I am a 2nd-year Ph.D. candidate at Harbin Institute of Technology (Shenzhen), under the supervision of Zhenyu He. Now I am doing research under the supervision of Xin Li and Ming-Hsuan Yang.
🔥 News
- 2024.08: 🎉🎉 Winner of the LSVOS V6 Challenge (VOS Track)
- 2024.07: 🎉🎉 Winner of the VOTS 2024 Challenge (VOTS Track)
- 2024.07: 🎉🎉 One paper is accepted to ECCV 2024
- 2024.06: 🎉🎉 Winner of the 3th PVUW workshop (MOSE Track)
- 2024.03: 🎉🎉 One paper is accepted to TMM
- 2023.08: 🎉🎉 2nd Place of 5th LSVOS Challenge
📝 Publications
Learning Spatial-Semantic Features for Robust Video Object Segmentation [pdf][code]
Xin Li, Deshui Miao, Zhenyu He, Yaowei Wang, Huchuan Lu, Ming-Hsuan Yang
- In this paper, we propose a robust video object segmentation framework equipped with spatial-semantic features and discriminative object queries to address the above issues. Specifically, we construct a spatial-semantic network comprising a semantic embedding block and spatial dependencies modeling block to associate the pretrained ViT features with global semantic features and local spatial features, providing a comprehensive target representation. In addition, we develop a masked cross-attention module to generate object queries that focus on the most discriminative parts of target objects during query propagation, alleviating noise accumulation and ensuring effective long-term query propagation.
Spatial-Temporal Multi-level Association for Video Object Segmentation [pdf][code]
Deshui Miao, Xin Li, Zhenyu He, Huchuan Lu, Ming-Hsuan Yang
European Conference on Computer Vision (ECCV) 2024
- we propose a spatial-temporal memory to assist feature association and temporal ID assignment and correlation. We evaluate the proposed method by conducting extensive experiments on numerous video object segmentation datasets, including DAVIS 2016/2017 val, DAVIS 2017 test-dev, and YouTube-VOS 2018/2019 val. The favorable performance against the state-of-the-art methods demonstrates the effectiveness of our approach.
Context-Guided Black-Box Attack for Visual Tracking [pdf]

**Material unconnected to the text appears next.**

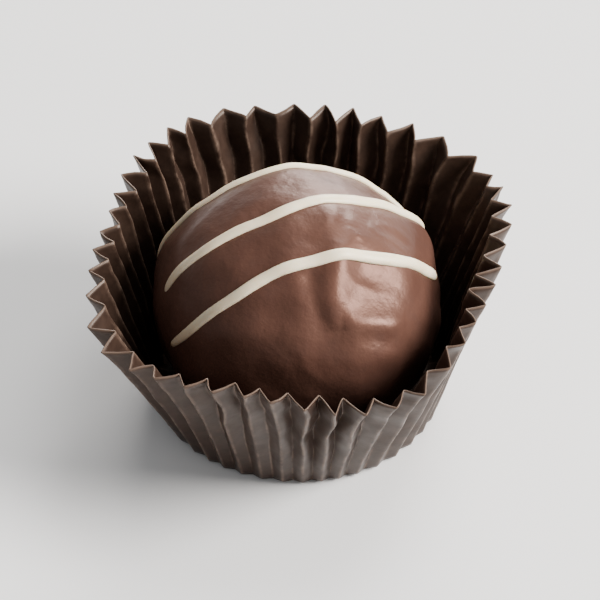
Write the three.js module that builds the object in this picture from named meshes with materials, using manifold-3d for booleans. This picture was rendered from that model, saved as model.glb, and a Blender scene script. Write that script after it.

Xingsen Huang, Deshui Miao, Hongpeng Wang, Yaowei Wang, Xin Li
IEEE Transactions on Multimedia (TMM)
- We propose a context-guided black-box attack method to investigate the robustness of recent advanced deep trackers against spatial and temporal interference.
🎖 Services
Reviewer of NIPS 2024.
🎖 Honors and Awards
2nd Place Solution for the LSVOS Challenge 2023: Video Object Segmentation [pdf]
💻 Internships
- 2021.03 - 2022.06, Sensetime, Beijing, China.
- 2021.06 - 2022.05, Alibaba AI Research (GaoDe map), Beijing, China.
- 2022.09 - Now, PengCheng Laboratory (supervised by Xin Li),Shenzhen, China.